Re: The new OpenGL ES Renderer... WOW!

Post by Graf Zahl »

Yeah, I noticed.

BTW, what tipped it over in 3.4 vs. 3.3.2 was that flat rendering was changed from per-subsector to per-sector. Normally this won't make much of a difference, but MAP18 with its large sector that contains over 100 lights and covering a large part of the screen is a real edge case for this.

I think the GLES renderer is cheating and not rendering all lights. I was running another test with Waterlabs GZD and that one looks that a lot of lights are just missing. In MAP18 that's barely noticable.
bLUEbYTE
Posts: 148
Joined: Fri Nov 15, 2019 4:28 am
Graphics Processor: Intel with Vulkan/Metal Support
Location: Australia

Re: The new OpenGL ES Renderer... WOW!

Post by bLUEbYTE »

Oh, so it's the shadowmap
I have gl_light_shadowmap=false in my ini.
So I guess for the dynamic light stuff a bit of code optimizaton is needed then
Sounds good! I'm just glad I accidentally triggered this :)
Been testing some more and it seems to be related to the "pipelining" part. It is the Finish that is slow
Interesting you should mention that. I've always noticed that the 'finish' part was always taking a significant chunk of the render time.

I have these pseudo-benchmark results from the starting view of Demonastery. Will provide that file below just for funzies, but please note that this is from years ago, probably from v4.2-v4.4 era of GZDoom, with older drivers on Windows 10. Same hardware though. I had annotated the file with driver versions etc. at the beginning of each block.

Graf, dpJudas, emile_b, Rachael... Let me know if you'd like me to test specific things. I'm at your service.
You do not have the required permissions to view the files attached to this post.
Last edited by bLUEbYTE on Fri Feb 17, 2023 1:33 am, edited 1 time in total.
Professor Hastig
Posts: 101
Joined: Mon Jan 09, 2023 2:02 am
Graphics Processor: nVidia (Modern GZDoom)

Re: The new OpenGL ES Renderer... WOW!

Post by Professor Hastig »

I played around with it a bit, too, and did some test edits of the light definitions. Removing the dynamic lights from the health and armor bonus items gave a significant speed boost to MAP18.
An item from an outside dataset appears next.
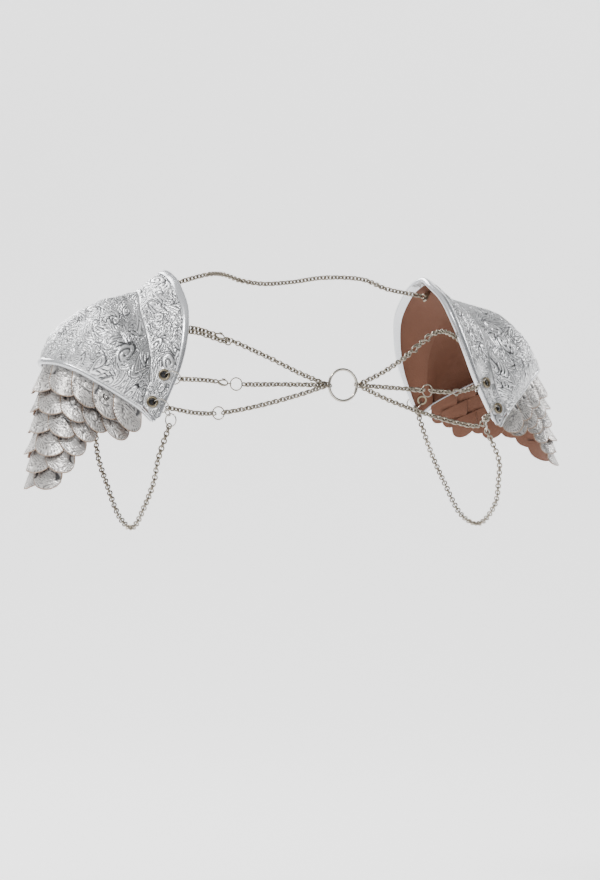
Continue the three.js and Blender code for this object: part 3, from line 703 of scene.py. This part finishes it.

So what's going to be the solution for this? I see two things that could be done - first add a light limiter the user can set and second, offer an optimized light.pk3 for low end systems that omits a few faint lights that don't add much but may cost a lot of performance. Especially these bonuses often come in large numbers so removing the light definitions for those may help a lot already.
Another thing I noticed is that when attenuated lights were added the radii of all affected items were increased by a factor of 1.5, so would it make sense to un-attenuate the lights in such a low end setup to reduce the radius again and let them affect fewer elements?
Professor Hastig
Posts: 101
Joined: Mon Jan 09, 2023 2:02 am
Graphics Processor: nVidia (Modern GZDoom)

Re: The new OpenGL ES Renderer... WOW!

Post by Professor Hastig »

bLUEbYTE wrote: Fri Feb 17, 2023 1:26 am Interesting you should mention that. I've always noticed that the 'finish' part was always taking a significant chunk of the render time.
Once you understand how a GPU works it is quite obvious why so much time often ends up in there.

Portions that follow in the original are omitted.